In the entries below, which lines run from the one containing "Continue the FreeCAD" to the one containing "fine satin grain."? Copy exactly those lines, ends included, and no others.

## Information provided
|---|
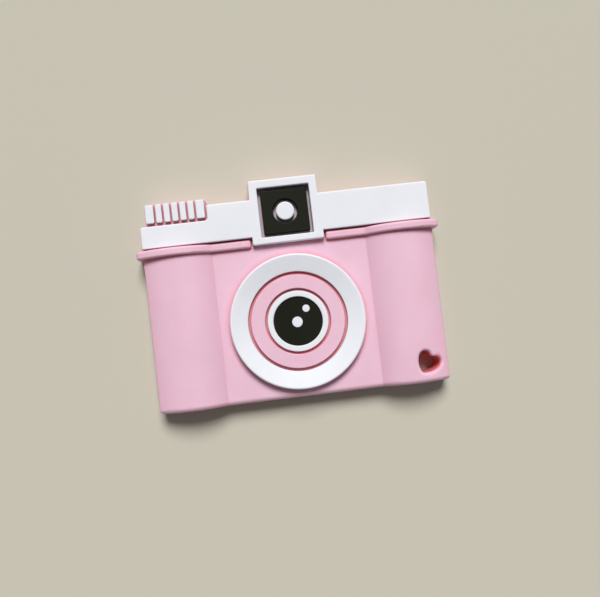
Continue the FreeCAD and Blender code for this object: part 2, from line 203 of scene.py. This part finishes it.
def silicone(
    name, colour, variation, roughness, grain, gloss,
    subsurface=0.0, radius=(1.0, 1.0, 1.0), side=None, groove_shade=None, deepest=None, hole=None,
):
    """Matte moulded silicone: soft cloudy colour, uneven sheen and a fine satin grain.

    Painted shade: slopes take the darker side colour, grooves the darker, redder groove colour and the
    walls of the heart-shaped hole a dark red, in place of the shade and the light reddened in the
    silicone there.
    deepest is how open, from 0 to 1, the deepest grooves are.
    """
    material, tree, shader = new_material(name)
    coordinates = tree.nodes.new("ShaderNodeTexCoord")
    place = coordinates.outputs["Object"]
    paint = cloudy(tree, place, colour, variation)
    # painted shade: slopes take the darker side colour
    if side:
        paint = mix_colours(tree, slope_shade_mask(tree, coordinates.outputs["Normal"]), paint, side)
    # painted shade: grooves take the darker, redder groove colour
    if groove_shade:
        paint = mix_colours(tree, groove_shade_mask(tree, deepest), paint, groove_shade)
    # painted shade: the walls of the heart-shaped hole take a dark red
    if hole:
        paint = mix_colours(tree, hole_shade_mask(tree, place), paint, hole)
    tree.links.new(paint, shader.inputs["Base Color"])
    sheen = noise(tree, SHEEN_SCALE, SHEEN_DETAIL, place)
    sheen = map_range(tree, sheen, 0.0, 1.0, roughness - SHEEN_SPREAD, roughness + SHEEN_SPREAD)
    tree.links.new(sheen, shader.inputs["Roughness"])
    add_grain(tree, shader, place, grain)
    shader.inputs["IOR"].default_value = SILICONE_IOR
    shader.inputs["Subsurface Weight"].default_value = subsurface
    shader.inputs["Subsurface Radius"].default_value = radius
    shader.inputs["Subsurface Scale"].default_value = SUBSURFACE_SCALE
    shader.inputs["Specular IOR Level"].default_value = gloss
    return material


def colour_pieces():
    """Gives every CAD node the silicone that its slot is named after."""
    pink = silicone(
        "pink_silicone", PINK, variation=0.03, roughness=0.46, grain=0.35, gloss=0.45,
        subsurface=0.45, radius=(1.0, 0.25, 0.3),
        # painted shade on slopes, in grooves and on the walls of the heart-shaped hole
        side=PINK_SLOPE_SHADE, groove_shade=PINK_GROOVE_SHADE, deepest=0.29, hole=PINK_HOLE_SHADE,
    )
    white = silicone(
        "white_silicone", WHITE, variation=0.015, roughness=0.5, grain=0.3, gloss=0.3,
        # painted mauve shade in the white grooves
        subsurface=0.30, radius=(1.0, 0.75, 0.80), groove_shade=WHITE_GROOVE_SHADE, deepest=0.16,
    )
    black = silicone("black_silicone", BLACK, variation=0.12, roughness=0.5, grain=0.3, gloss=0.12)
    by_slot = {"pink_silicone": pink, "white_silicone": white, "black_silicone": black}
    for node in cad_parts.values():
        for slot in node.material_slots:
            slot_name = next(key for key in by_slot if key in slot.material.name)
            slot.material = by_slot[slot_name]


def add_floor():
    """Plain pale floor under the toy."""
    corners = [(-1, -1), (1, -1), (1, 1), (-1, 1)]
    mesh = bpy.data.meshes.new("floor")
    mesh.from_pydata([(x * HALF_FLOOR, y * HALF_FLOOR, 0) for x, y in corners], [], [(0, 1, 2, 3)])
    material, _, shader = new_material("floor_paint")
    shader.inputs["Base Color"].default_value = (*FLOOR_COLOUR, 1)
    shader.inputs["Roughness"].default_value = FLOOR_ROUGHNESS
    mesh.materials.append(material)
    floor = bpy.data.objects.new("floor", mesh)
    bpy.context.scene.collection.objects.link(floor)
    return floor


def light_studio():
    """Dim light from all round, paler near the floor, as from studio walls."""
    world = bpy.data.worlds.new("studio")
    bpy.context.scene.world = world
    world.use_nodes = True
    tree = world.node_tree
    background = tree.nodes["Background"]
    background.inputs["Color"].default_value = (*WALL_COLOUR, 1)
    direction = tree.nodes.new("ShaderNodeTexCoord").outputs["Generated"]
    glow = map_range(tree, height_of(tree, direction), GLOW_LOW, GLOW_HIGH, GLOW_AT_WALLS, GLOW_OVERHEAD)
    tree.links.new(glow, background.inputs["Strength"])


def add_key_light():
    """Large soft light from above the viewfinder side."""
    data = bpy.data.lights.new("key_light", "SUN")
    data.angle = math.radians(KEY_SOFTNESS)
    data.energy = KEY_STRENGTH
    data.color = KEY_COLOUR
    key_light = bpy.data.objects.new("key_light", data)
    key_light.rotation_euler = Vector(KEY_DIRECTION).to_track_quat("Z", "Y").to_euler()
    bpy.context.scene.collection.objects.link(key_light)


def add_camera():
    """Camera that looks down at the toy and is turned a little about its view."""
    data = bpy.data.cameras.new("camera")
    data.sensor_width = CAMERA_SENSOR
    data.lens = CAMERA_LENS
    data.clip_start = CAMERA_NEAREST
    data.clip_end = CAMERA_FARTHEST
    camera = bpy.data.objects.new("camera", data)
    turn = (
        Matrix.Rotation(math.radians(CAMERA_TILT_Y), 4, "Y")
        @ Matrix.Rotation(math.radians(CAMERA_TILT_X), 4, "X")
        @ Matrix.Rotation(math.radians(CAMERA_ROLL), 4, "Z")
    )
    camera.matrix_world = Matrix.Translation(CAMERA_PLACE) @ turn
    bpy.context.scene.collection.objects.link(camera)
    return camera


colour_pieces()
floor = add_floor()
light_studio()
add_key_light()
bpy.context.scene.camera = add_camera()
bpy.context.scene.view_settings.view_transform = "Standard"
|---|
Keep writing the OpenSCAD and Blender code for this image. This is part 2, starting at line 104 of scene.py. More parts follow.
|---|
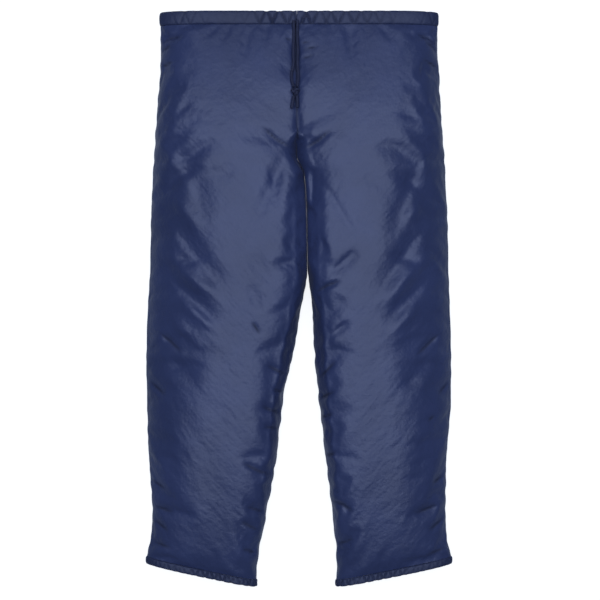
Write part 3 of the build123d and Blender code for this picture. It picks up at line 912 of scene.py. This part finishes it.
|---|
## Result of this task
Continue the FreeCAD and Blender code for this object: part 2, from line 203 of scene.py. This part finishes it.
def silicone(
    name, colour, variation, roughness, grain, gloss,
    subsurface=0.0, radius=(1.0, 1.0, 1.0), side=None, groove_shade=None, deepest=None, hole=None,
):
    """Matte moulded silicone: soft cloudy colour, uneven sheen and a fine satin grain.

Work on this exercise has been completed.